Department of Electrical Engineering and Electronics
ELEC373
Digital Systems Design
Assignment 4
NIOS II
Module ELEC373
Coursework name Assignment 4
Component weight 20%
Semester 2
HE Level 6
Lab location PC labs 301, 304 as timetabled, at other times for private study
Work Individually
Timetabled time 15 hours (3 hours per week – Tuesday 9am - noon)
Suggested private study 10 hours including report writing
Assessment method Individual, formal word-processed reports (Block diagrams and
ASMs can be hand drawn and scanned into the report)
Submission format Online via CANVAS
Submission deadline 23:59 on Monday 13th May 2024
Late submission Standard university penalty applies
Resit opportunity August resit period (if total module failed)

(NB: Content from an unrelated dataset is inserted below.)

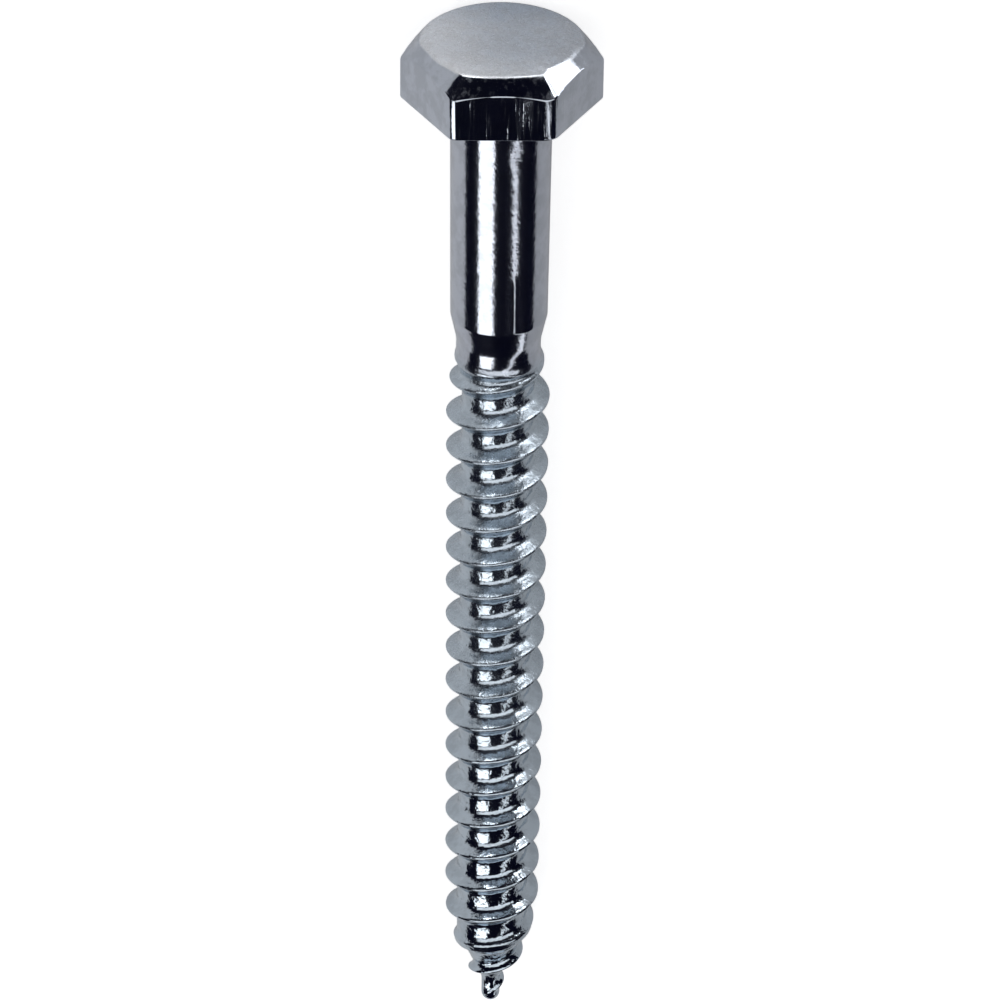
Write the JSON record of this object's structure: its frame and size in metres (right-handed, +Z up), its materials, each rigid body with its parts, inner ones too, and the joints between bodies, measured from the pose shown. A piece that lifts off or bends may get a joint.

Marking policy Marked and moderated independently
Anonymous marking Yes
Feedback Via comments on Canvas
Learning outcomes LO1: Ability to design digital systems using the ASM design method
LO2: Ability to implement digital systems using the Verilog Hardware Description
Language
LO4: Ability to implement a SOPC system using Quartus Nios II.
2
Marking Criteria
Section
Marks
available
Indicative characteristics
Adequate / pass (40%) Very good / Excellent
Presentation and
structure
20%
• Contains cover page
information, table of contents,
sections with appropriate
headings.
• Comprehensible language;
punctuation, grammar and
spelling accurate.
• Equations legible, numbered and
presented correctly.
• Appropriately formatted
reference list.
• Appropriate use of technical,
mathematic and academic
terminology and conventions.
• Word processed with consistent
formatting.
• Pages numbered, figures and tables
captioned.
• All sections clearly signposted.
• Correct cross-referencing (of
figures, tables, equations) and
citations.
Introduction,
Method and
Design
40%
• Problem background introduced
clearly.
• Evidence of a Top Down Design
approach
• Conceptual Design Choices
introduced.
• Design of each module follows a
logical sequence.
• ASMs correspond to designs for
each block.
• Software is clearly commented
• Appropriate range of references
used.
• Design decisions justified with
alternatives given.
• Calculations shown in full, justifying
and explaining any decisions.
• Correct ASM Syntax used.
• Well-structured Verilog Code
Results 30%
• Simulation results present for
each block and well annotated.
• Results of full system in both
simulation and experimentally
presented.
• Results for each task
accompanied by a commentary.
• Screen shots of results
presented.
• Tests indicate that there are no
problems caused by asynchronous
inputs.
• Clear explanation of how the
instructions operate correctly
Discussion 10%
• Discussion on what worked and
what didn’t.
• Critical assessment on the
design – strength and
weaknesses
• Discussion on how the system was
fully tested.
3
ELEC 373 Assignment 4 (2023-24) Synthesising the NIOS II Processor
Assignment Outline
In Assignment 3 you added some extra instructions to a MIPS processor which was then synthesised
and executed on the DE2 board. This assignment aims to introduce you to a commercial synthesised
processor targeted for Altera FPGAs, which allows the easy importing of peripherals and the use of
an industry standard IDE for software development.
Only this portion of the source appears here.